OBJECTIVES To describe the epidemiological and clinical characteristics and outcome of hospitalized children with COVID-19 during the initial phase of the pandemic .
METHODS This was a cross-sectional descriptive study conducted at the dedicated COVID-19 hospital of a tertiary care referral center in North India . Consecutive children aged 14 y or younger who tested positive for SARS-CoV-2 by RT-PCR from nasopharyngeal swab between 1 April 2020 and 15 July 2020 were included .

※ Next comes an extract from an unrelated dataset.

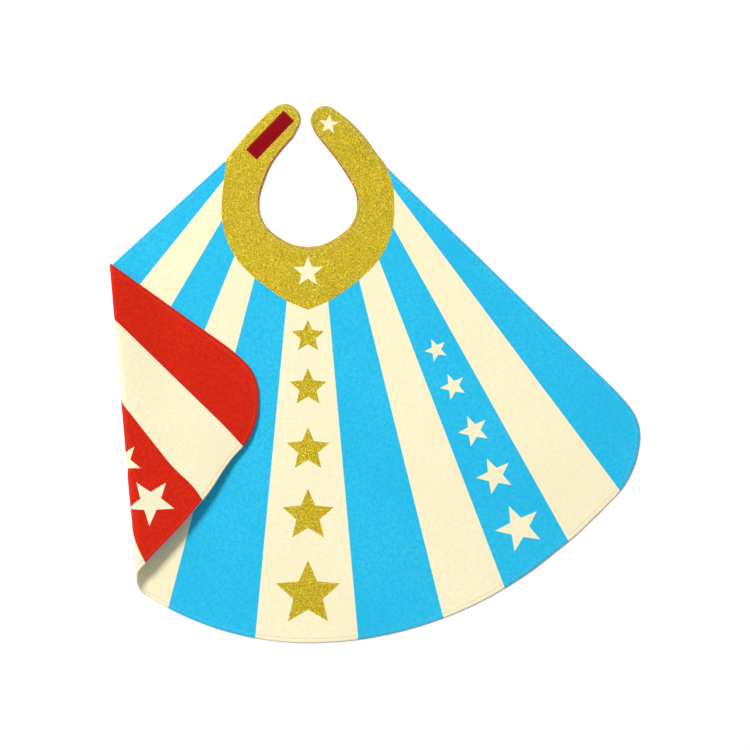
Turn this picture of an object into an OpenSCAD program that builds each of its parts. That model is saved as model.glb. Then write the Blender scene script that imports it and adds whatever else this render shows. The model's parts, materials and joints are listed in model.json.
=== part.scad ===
// Child's superhero cape, laid on its back cloth, with its left side turned over.
// Origin: middle of the neck opening, on the surface the cape lies on.
// +X is right, +Y is towards the neck tabs, +Z is up.

/* [Cloth] */
// Thickness of the front cloth and of the back cloth
cloth_t = 0.85; // [0.6:0.05:1]
// Thickness of the neck interfacing, which lies in a shallow recess in both cloths
inner_t = 0.3; // [0.2:0.1:0.4]
// Distance of the interfacing from the edge
inner_in = 9; // [7:1:12]
// Radius of the hem
hem_radius = 491; // [480:1:510]
// Distance from the neck centre down to the hem's centre
hem_drop = 80; // [70:1:90]
// Radius of the hem left of the middle, where the folded side draws it up
left_hem_radius = 387; // [370:1:420]
// Angle of the right side edge from straight down
side_angle = 45.7; // [44:0.1:48]
// Further angle of the left side edge, which lies spread a little wider
left_spread = 1.7; // [0:0.1:4]

/* [Fold] */
// Angle of the left fold from straight down
fold_angle = 4.94; // [3:0.01:6]
// Height of the rolled edge at its neck end
roll_top_h = 8; // [7:0.5:10]
// Height of the rolled edge at the hem
roll_hem_h = 22; // [20:0.5:26]
// Angle at which the turned-over flap slopes down from the rolled edge
flap_slope = 4; // [2:0.1:4]

/* [Glitter and thread] */
// Thickness of the glitter layer
glitter_t = 0.15; // [0.1:0.05:0.3]
// Distance of the topstitching from the edge
stitch_in = 5; // [4:0.5:7]
// Width of the sewing thread
thread_w = 0.6; // [0.4:0.1:1]

/* [Hook and loop] */
// Length of the hook strip and of the loop strip
tape_l = 70; // [60:1:72]
// Width of the hook strip and of the loop strip
tape_w = 19; // [16:1:20]
// Thickness of the hook strip and of the loop strip
tape_t = 1.6; // [1:0.1:2]

/* [Hidden] */

// Heights of the layers
top_z = 2 * cloth_t;
inner_low = cloth_t - inner_t / 2;
inner_high = cloth_t + inner_t / 2;
thread_sink = 0.15;
thread_stand = 0.1;
tape_low = top_z + glitter_t + thread_stand;

// Half the gap left in the cloth along each fold line
gap = 0.15;

// Outer and inner edge of the neck band from its lowest point to where a tab begins, right half
band_outer_points = [[0, -142], [28, -130], [52, -114], [72, -98], [91, -78], [104, -54],
  [110.5, -30], [111.5, -4], [109, 21]];
band_inner_points = [[0, -60.5], [20, -57.5], [37.5, -48.5], [52.5, -36], [61.3, -20], [63.2, -4],
  [61.3, 10]];

// Outer and inner edge of each tab from its fold line, and its round end. The left tab lies bent
// a little outwards, and its points are given as if it were on the right.
right_tab_outer = [[100.5, 43], [85, 63.5], [70, 83.5], [54, 100.5], [43.5, 109.5]];
right_tab_inner = [[56.5, 20.5], [47, 36], [36.4, 51.6], [24, 67], [11.5, 82.6]];
right_end_centre = [22.2, 101.5];
right_end_r = 18.8;
right_end_angles = [48, 215];
left_tab_outer = [[104, 53], [90, 71.5], [76.6, 87.7], [63, 101.5], [50, 114.5]];
left_tab_inner = [[58, 21], [51.5, 38], [44, 51.6], [32, 67.1], [20, 80.5]];
left_end_centre = [30, 104];
left_end_r = 19.8;
left_end_angles = [48, 208];

// Rounded corner between the right side edge and the hem, between a point this far along the
// side edge and a point this far right of the middle
corner_from = 415;
corner_points = [[414.5, -266.5], [423.5, -282], [427.8, -301], [426, -322], [419.5, -345.5],
  [405.5, -371.5], [386.5, -392.2], [365.5, -412.8], [344, -433.2]];
corner_to = 319;

// Straight pieces in each curve
curve_steps = 4;
arc_steps = 14;
left_hem_steps = 20;
hem_steps = 28;
flap_hem_steps = 9;

// Point about which the flap's outline is turned in the unfolded cape
fan_apex = [0, 161];

// The turned-over flap as it lies in the unfolded cape: a mirrored right side, turned and moved
flap_turn = 1;
flap_move = [8.5, 30];

// Neck end of the fold line, and the length over which the rolled edge grows to its full height
fold_top = [-253.5, -84.5];
fold_len = 415;

// Centres and angles of the hook strip and the loop strip
hook_centre = [-49, 83.5];
hook_angle = 46;
loop_centre = [43, 80.5];
loop_angle = -47;
tape_stitch_in = 1.5;
tape_stitch_t = 0.3;

// Unit vector at an angle from straight down, positive to the right
function down(angle) = [sin(angle), -cos(angle)];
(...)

RESULTS Of 31 children with median (IQR) age of 33 (9-96) mo , 9 (29 %) were infants . About 74% (n = 23) had history of household contact . Comorbidities were noted in 6 (19 %) children . More than half (58 %) were asymptomatic . Of 13 symptomatic children, median (IQR) duration of symptoms was 2 (1-5.5) d. Fever (32 %) was most common followed by cough (19 %), rapid breathing (13 %), diarrhea (10 %) and vomiting (10 %). Severe [n = 4 , 13 %] and critical [n = 1 , 3 %] illnesses were noted more commonly in infants with comorbidities . Three (10 %) children required PICU admission and invasive ventilation; one died . Median (IQR) length of hospital stay was 15 (11-20) d. Follow up RT-PCR before discharge was performed in 17 children and the median (IQR) duration to RT-PCR negativity was 16 (12-19) d.
CONCLUSIONS In the early pandemic, most children with COVID-19 had a household contact and presented with asymptomatic or mild illness . Severe and critical illness were observed in young infants and those with comorbidities.